Geodynamics of Modern Structures and Seismotectonics of the Russian Northeast

We conducted an interdisciplinary study of the Arctic, Chersky, and Okhotsk-Chukotka seismic belts, which bound the Kolyma-Chukotka block of the North American plate in Northeast Russia, to determine the stress-strain state of the crust and the types of seismic deformation therein. The rank and class of neotectonic structures was based on their degrees of geodynamic activity, structural position, deep structure, and their active fault systems. The tectonic stress field was determined from Late Cenozoic faults and folds and average seismic moment tensors from earthquake focal mechanisms. Using geological, structural, geophysical and GPS data and average strain tensors, we determined the directions of the principal stress axes and the variation of tectonic settings in the Russian Northeast. Within the boundary zones between the Kolyma-Chukotka block and the Eurasian, Bering Sea and Pacific plates, the geodynamic settings change from one segment to another as follows: the crust is under extension in the Gakkel Ridge segment (Arctic belt) as the lithospheric plates diverge; the Laptev Sea shelf and Kharaulakh segments comprise a transitional zone with mixed stresses; in the Chersky seismic belt, left-lateral strike-slip faulting occurs from northeast compression due to the oblique convergence of the North American and Eurasian plates; in the Commander and Aleutian Islands segment, right-lateral strike-slip faulting is caused by the northwestward convergence and higher relative velocity of the Pacific plate; the crust is under compression due to convergence with the Bering Sea plate in the Koryak segment (Okhotsk-Chukotka seismic belt), resulting in systems of reverse, thrust and right-lateral strike-slip faults.
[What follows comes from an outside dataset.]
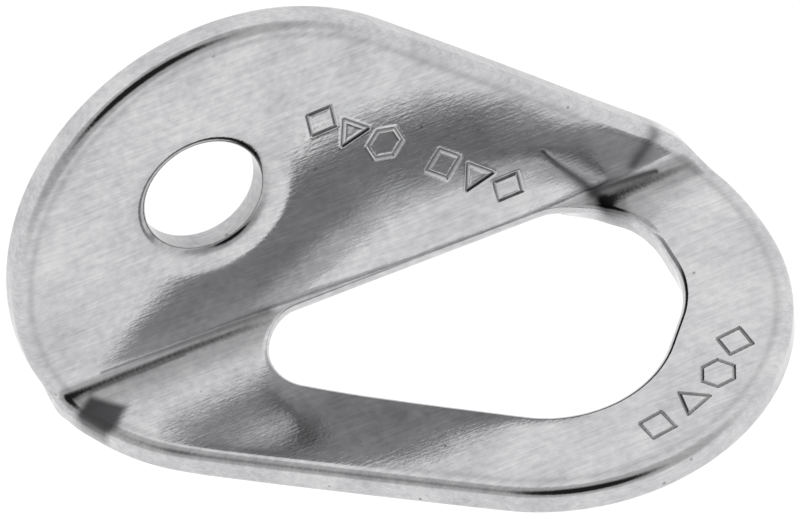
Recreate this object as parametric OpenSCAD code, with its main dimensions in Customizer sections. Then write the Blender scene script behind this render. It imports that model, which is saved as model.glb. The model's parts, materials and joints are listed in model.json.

To the northeast, this transitions into the extension of the Bering Sea rift. The seismotectonic data from the active boundaries of the Kolyma-Chukotka block are consistent with the distribution and types of observed structural features in each belt and segment. This supports the geodynamic model for the causes and development of the main seismogenic structures in the Russian Northeast as due to plate interactions in the Pacific - North America - Eurasian plate boundary region.